When she finally gets up enough courage to show him her accomplishment, he tells her that “In the beginning everyone falls but most people give up. But you have to keep on trying.” And then perhaps she has the “talent” as well. Every day she gets up two hours early to finish her chores before the sun gets up to practice. He tells her “never let your eyes stray, think only of the wire and of crossing to the end.”

One day an agent from the Hippodrome in London rents a room at Madam Gateau’s and notices Bellini on his way out the door. And remarks “This is just not any high wire walker- This is the Great Bellini! He is the one who stopped in the middle of a high wire act across Niagara Falls to cook an omelet on a stove full of live coals, he crossed the Alps with baskets tied to his feet, fired a cannon over a bullring in Barcelona, walked a flaming wire wearing a blindfold in Naples. This is the man that has the nerves of an iceberg” the agent says.

Mirette races to his room asking him if all these things are true, and for the first time she notices something she has not noticed before- FEAR. The reason he can not do it any longer is because he says “ I am afraid. Once you have fear on the wire it never leaves.” Bellini says. Mirette insists that he MUST make it leave, and the down cast Bellini says “He can not.” The question of course in every reader’s mind is-Can Mirrette resurrect Bellini’s career and his faith in himself and in that process can she face her own fear if it appears?
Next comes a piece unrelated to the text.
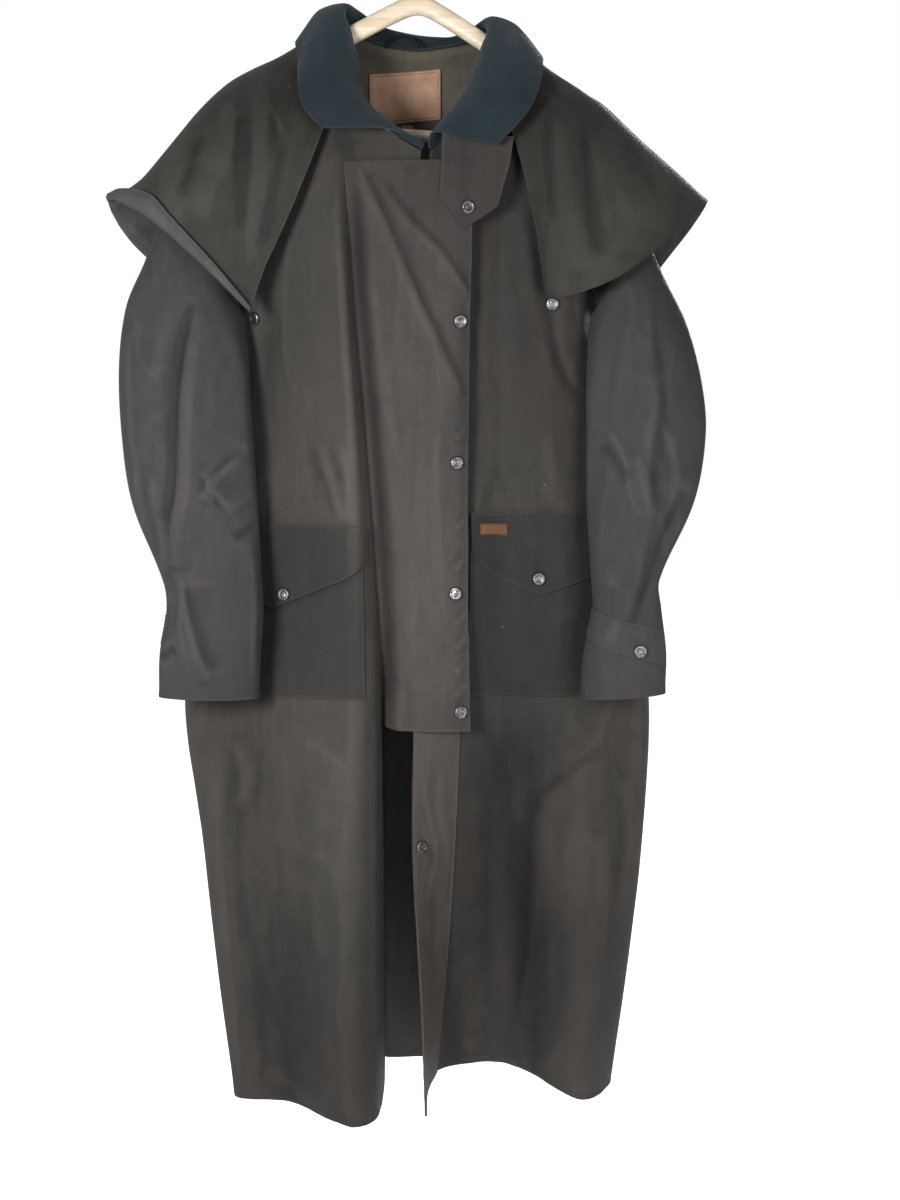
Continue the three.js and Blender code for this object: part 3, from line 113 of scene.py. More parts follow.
def loft(rows):
    """A smooth surface through a table of sections: rows run down the cloth, ribs across it."""
    rows = np.asarray(rows, float)
    ribs = rows.swapaxes(0, 1)
    across_knots, down_knots = spacing(ribs), spacing(rows)

    def surface(down, across):
        sections = curve_at(ribs, across_knots, across)
        return curve_at(sections.swapaxes(0, 1), down_knots, down)

    return surface


def steps(start, end, step):
    return np.linspace(start, end, round((end - start) / step) + 1)


def unit(v):
    return v / np.maximum(np.linalg.norm(v, axis=-1, keepdims=True), 1e-12)


class Cloth:
    """A grid of points on a cloth, with a normal at each on its outer side."""

    painted_shadow = 0  # painted shadow: how much darker it is where another piece lies over it

    def __init__(self, points, away=None, normals=None):
        self.points = np.array(points, float)
        self.rows, self.columns = self.points.shape[:2]
        self.normals = self.find_normals(away) if normals is None else np.array(normals)

    def find_normals(self, away):
        p = self.points
        r, c = np.arange(self.rows), np.arange(self.columns)
        down = p[np.minimum(r + 1, self.rows - 1)] - p[np.maximum(r - 1, 0)]
        across = p[:, np.minimum(c + 1, self.columns - 1)] - p[:, np.maximum(c - 1, 0)]
        n = unit(np.cross(down, across))
        i, j = self.rows // 2, self.columns // 2
        outward = np.dot(p[i, j] - np.array(away), n[i, j]) > 0
        return n if outward else -n

    def at(self, row, column):
        """Points and normals at fractional rows and columns, on the facets."""
        row, column = np.asarray(row, float), np.asarray(column, float)
        i = np.clip(np.floor(row).astype(int), 0, self.rows - 2)
        j = np.clip(np.floor(column).astype(int), 0, self.columns - 2)
        s, t = (row - i)[..., None], (column - j)[..., None]

        def blend(g):
            top = (1 - t) * g[i, j] + t * g[i, j + 1]
            return (1 - s) * top + s * ((1 - t) * g[i + 1, j] + t * g[i + 1, j + 1])

        return blend(self.points), unit(blend(self.normals))

    def lifted(self, row, column, lift):
        point, normal = self.at(row, column)
        return point + normal * lift

    def find(self, x, z):
        """The fractional row and column at a place seen from the front."""
        target = np.array([x, z])

        def miss(r, c):
            return np.linalg.norm(self.at(r, c)[0][[0, 2]] - target)

        gaps = np.linalg.norm(self.points[..., [0, 2]] - target, axis=-1)
        row, column = (float(v) for v in np.unravel_index(gaps.argmin(), gaps.shape))
        least, step = float(gaps.min()), 1.0
        while step > 0.004:
            for a, b in ((step, 0), (-step, 0), (0, step), (0, -step)):
                r = min(self.rows - 1, max(0, row + a))
                c = min(self.columns - 1, max(0, column + b))
                if miss(r, c) < least:
                    least, row, column = miss(r, c), r, c
            step /= 1.6
        return row, column

    def part(self, rows, columns):
        return Cloth(self.points[rows, columns], normals=self.normals[rows, columns])


def body_top(x):
    """Height of the shoulder seams, which lie on the sloping arms of the hanger."""
    x = np.asarray(x, float)
    arm = ARM_TOP_Z - ARM_SLOPE * np.hypot(x, ARM_ROUND) - HANGER_LEAN * x
    return arm + SEAM_GAP + CLOTH / 2 + ARM_CLEAR


class Armhole:
    """An armhole in one upright slanting plane, from the shoulder tip to the underarm."""

    def __init__(self, sign, tip_x, under_x):
        self.sign, self.under_x = sign, under_x
        self.tip = (sign * tip_x, float(body_top(sign * tip_x)))
        self.under = (sign * under_x, UNDERARM_Z)

    def point(self, z, way):
        share = np.clip((self.tip[1] - z) / (self.tip[1] - UNDERARM_Z), 0, 1)
        deep = np.sqrt(max(0, 1 - (2 * share - 1) ** 2))
        x = self.tip[0] + (self.under[0] - self.tip[0]) * share
        return (x, way * (SEAM_GAP / 2 + ARMHOLE_DEPTH * deep), z)


RIGHT_ARMHOLE = Armhole(-1, 222, 208)
LEFT_ARMHOLE = Armhole(1, 216, 204)

# Fronts
# Each pair is the x and y of one rib, at the section's height.
RIGHT_FRONT = [
    dict(z=-345, flank=(-180, -56), hollow=(-135, -66), ridge=(-97, -76), turn=(-74, -70),
         edge=(-8, -72)),
    dict(z=-455, flank=(-195, -44), hollow=(-145, -66), ridge=(-90, -86), turn=(-73, -72),
         edge=(-26, -70)),
    dict(z=-530, side=-223, flank=(-194, -35), hollow=(-147, -64), ridge=(-86, -89), turn=(-70, -72),
         edge=(-32, -70)),
    dict(z=-600, side=-227, flank=(-202, -33), hollow=(-150, -62), ridge=(-82, -91), turn=(-66, -73),
         edge=(-36, -70)),
    dict(z=-700, side=-232, flank=(-216, -33), hollow=(-158, -61), ridge=(-79, -92), turn=(-61, -75),
         edge=(-41, -70)),
    dict(z=-820, side=-268, flank=(-254, -34), hollow=(-172, -66), ridge=(-80, -98), turn=(-56, -80),
         edge=(-45, -66)),
    dict(z=-950, side=-291, flank=(-280, -38), hollow=(-182, -78), ridge=(-80, -102), turn=(-52, -84),
         edge=(-47, -56)),
    dict(z=-1120, side=-268, flank=(-264, -47), hollow=(-183, -87), ridge=(-86, -119), turn=(-52, -99),
         edge=(-46, -40)),
    dict(z=-1290, side=-246, flank=(-246, -60), hollow=(-169, -85), ridge=(-88, -138), turn=(-51, -112),
         edge=(-46, -25)),
    dict(z=HEM_Z, side=-222, flank=(-228, -68), hollow=(-155, -86), ridge=(-80, -152), turn=(-50, -124),
         edge=(-47, -12)),
]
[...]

The ending of the book is suspenseful and exotic. Mrs. McCully justly earned the New York Times Best IIlustrated Award for Mirette on the High Wire. In the final pages there is a scene of the great Bellini and Mirette on the high wire facing each other, high above the streets of Paris arms extended towards one another against a midnight blue sky; and it is absolutely a perfect picture of trust and triumph. This is a book well worth reading.